Why the Most Expensive Part of Building a Custom Home Isn't What You Think

When most people start planning a custom home, they fixate on one number: cost per square foot. They compare it across builders, google what it should be in the Charlotte area, and use it as the primary filter for every decision that follows.

That number matters. But it's the wrong number to obsess over.

The most expensive part of building a custom home isn't the build cost. It's what happens after you move in. And most people don't find that out until it's too late to do anything about it.

The Bill That Starts the Month You Move In

Energy bills are the most obvious one. A code-minimum home in the Charlotte area can cost significantly more to condition than a well-built home of the same size. The U.S. Energy Information Administration consistently shows that heating and cooling account for roughly half of a home's total energy use. When your wall assembly has thermal bridges, your air barrier has gaps, and your windows are the minimum allowed by code, your HVAC system runs longer and works harder every single day.
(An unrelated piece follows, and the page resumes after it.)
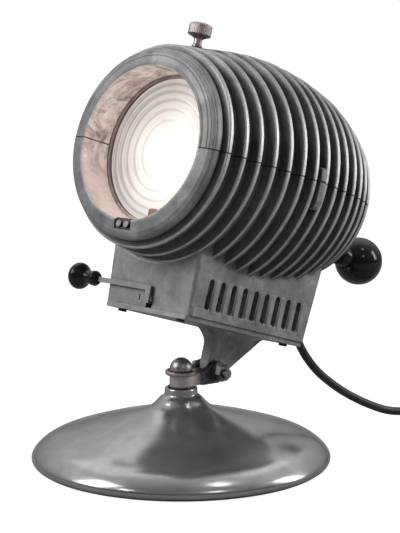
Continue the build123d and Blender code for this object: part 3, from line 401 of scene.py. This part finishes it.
for name, mat in (("swivel_arm", arm_metal()),
                  ("tilt_nut", metal("dark_steel", (0.20, 0.20, 0.205), (0.28, 0.42), edge_c=(0.5, 0.5, 0.5))),
                  ("lens_clips", metal("heat_brown", (0.20, 0.115, 0.085), (0.4, 0.55), 0.5))):
    N[name].data.materials[0] = mat
dull = metal("dull_steel", (0.26, 0.258, 0.25), (0.42, 0.55), edge_c=(0.42, 0.42, 0.41))
for name in ("focus_lever", "catch_screws"):
    N[name].data.materials[0] = dull
for name in ("tilt_bolt", "tilt_washers"):
    N[name].data.materials[0] = bpy.data.materials["dark_steel"]


# ------------------------------------------------------------------ stage, light and camera
def mesh_obj(name, verts, faces, mat=None, smooth=True):
    me = bpy.data.meshes.new(name)
    me.from_pydata([tuple(v) for v in verts], [], faces)
    me.validate(); me.update()
    if smooth:
        for p in me.polygons:
            p.use_smooth = True
    o = bpy.data.objects.new(name, me)
    bpy.context.scene.collection.objects.link(o)
    if mat:
        me.materials.append(mat)
    return o


floor = mesh_obj("floor", [(-6, -6, 0), (6, -6, 0), (6, 6, 0), (-6, 6, 0)], [(0, 1, 2, 3)])
fm = M("floor_white")
fm.set(Base_Color=fm.mix(fm.rng(fm.noise(3.0), 0.3, 0.7), (0.34, 0.34, 0.35), (0.36, 0.36, 0.37)), Roughness=0.8)
cam_ray = fm.n("ShaderNodeLightPath").outputs["Is Camera Ray"]
fm.set(Emission_Color=(1, 1, 1), Emission_Strength=fm.mixf(cam_ray, 0.0, 0.86))
floor.data.materials.append(fm.m)


# ------------------------------------------------------------------ pieces built in mesh code
def rounded(pts, rad, seg=3):
    """a polyline with its corners rounded: pts (a, b) or (a, b, radius); the ends stay sharp"""
    out = []
    n = len(pts)
    for i, p in enumerate(pts):
        q = Vector(p[:2]); rr = p[2] if len(p) > 2 else rad
        if i in (0, n - 1) or rr <= 0:
            out.append(q); continue
        a = Vector(pts[i - 1][:2]) - q; b = Vector(pts[i + 1][:2]) - q
        la, lb = a.length, b.length
        if la < 1e-9 or lb < 1e-9:
            continue
        a.normalize(); b.normalize()
        ang = a.angle(b)
        if ang > math.pi - 0.05:
            out.append(q); continue
        d = min(rr / max(math.tan(ang / 2), 0.05), la * 0.45, lb * 0.45)
        p0, p1 = q + a * d, q + b * d
        for k in range(seg + 1):
            t = k / seg
            out.append(p0 * (1 - t) ** 2 + q * 2 * t * (1 - t) + p1 * t ** 2)
    return out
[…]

That's not a one-time cost. That's a monthly cost that compounds over the life of the home.

Then there's maintenance. Homes built without serious attention to moisture management develop problems that don't announce themselves right away. A wall assembly that lets humid air reach a cold surface creates condensation. That condensation creates mold. That mold shows up three or four years after move-in, inside a wall you can't see, and the repair bill is significant. The Building Science Corporation has documented this pattern extensively. It's not bad luck. It's predictable physics that a well-designed wall assembly prevents entirely.

HVAC systems in poorly sealed homes wear out faster. They're sized to compensate for a leaky envelope, which means they cycle more frequently, accumulate more hours, and hit the end of their service life sooner. Replacing a full HVAC system in a Charlotte-area home runs anywhere from $8,000 to $20,000 depending on the size of the home and the equipment. In a well-built, properly sealed home, that system runs less, lasts longer, and costs you less over time.

The Washing Machine You Already Know

Here's a way to think about it that probably feels familiar.

You've stood in an appliance store and looked at two washing machines. One is $600. One is $1,100. The $600 one works fine on day one. But you already know, somewhere in the back of your mind, that it's going to cost more to run, need more repairs, and probably get replaced in seven years. The $1,100 one is built better, runs more efficiently, and is likely still running fifteen years from now.

Most people, standing in that store, do the math and buy the better machine.

A custom home is the exact same calculation, just with more zeros attached to every number. The difference is that with a home, you don't get to swap it out when it starts costing you more than it should.

What Actually Drives Long-Term Cost

Four things determine whether your home costs you money quietly over time or performs the way it should for decades.

Insulation and air sealing. The EPA's Energy Star program has documented that proper air sealing combined with continuous insulation is the single highest-impact investment in a home's long-term energy performance. Get both right and your heating and cooling costs drop significantly. Get one wrong and you've left money on the table every month.

Wall assembly and moisture management. A properly designed wall assembly manages the movement of water vapor, prevents condensation at critical surfaces, and stays dry over decades. The Building Science Corporation has published extensively on what this looks like in practice, and it's a standard Parksdale designs to on every project.

Mechanical system sizing. Manual J load calculations, the industry standard for sizing heating and cooling equipment, should be performed on every custom home. A builder who sizes your HVAC by square footage alone rather than by actual calculated load is setting you up for problems.

Window quality. The Efficient Windows Collaborative provides clear guidance on what to look for by climate zone. Charlotte sits in Climate Zone 3, and window selection should reflect that specifically.

What Luxury Actually Means

In the custom home market, luxury gets attached to a lot of things. Quartzite countertops. Wide-plank white oak floors. Designer tile. Those things are beautiful and they matter. But they're finishes. They don't change how your home performs.

Real luxury is a home that works as well in year fifteen as it did on move-in day. It's a heating bill in January that doesn't make you wince. It's air quality that stays clean because your envelope is tight and your ventilation system is designed correctly. It's knowing that the walls aren't hiding a moisture problem that will cost you $40,000 to remediate in year five.

At Parksdale, luxury starts with performance. Every home we build is designed around passive house principles, which means we address thermal bridging, air sealing, moisture management, and mechanical system design as a complete, integrated system. Vadim's background in building construction from Georgia Tech means these decisions are made with real technical depth, not just a checklist.

You're Not Building a House. You're Building a Home.

The people who build with Parksdale aren't planning to sell in five years. They're building the place where their kids grow up, where they host Thanksgiving, where they want to be thirty years from now.

When you're building a forever home, the math changes. You're not optimizing for the lowest price per square foot today. You're optimizing for the home that costs you the least, performs the best, and holds up the longest over the entire time you live in it.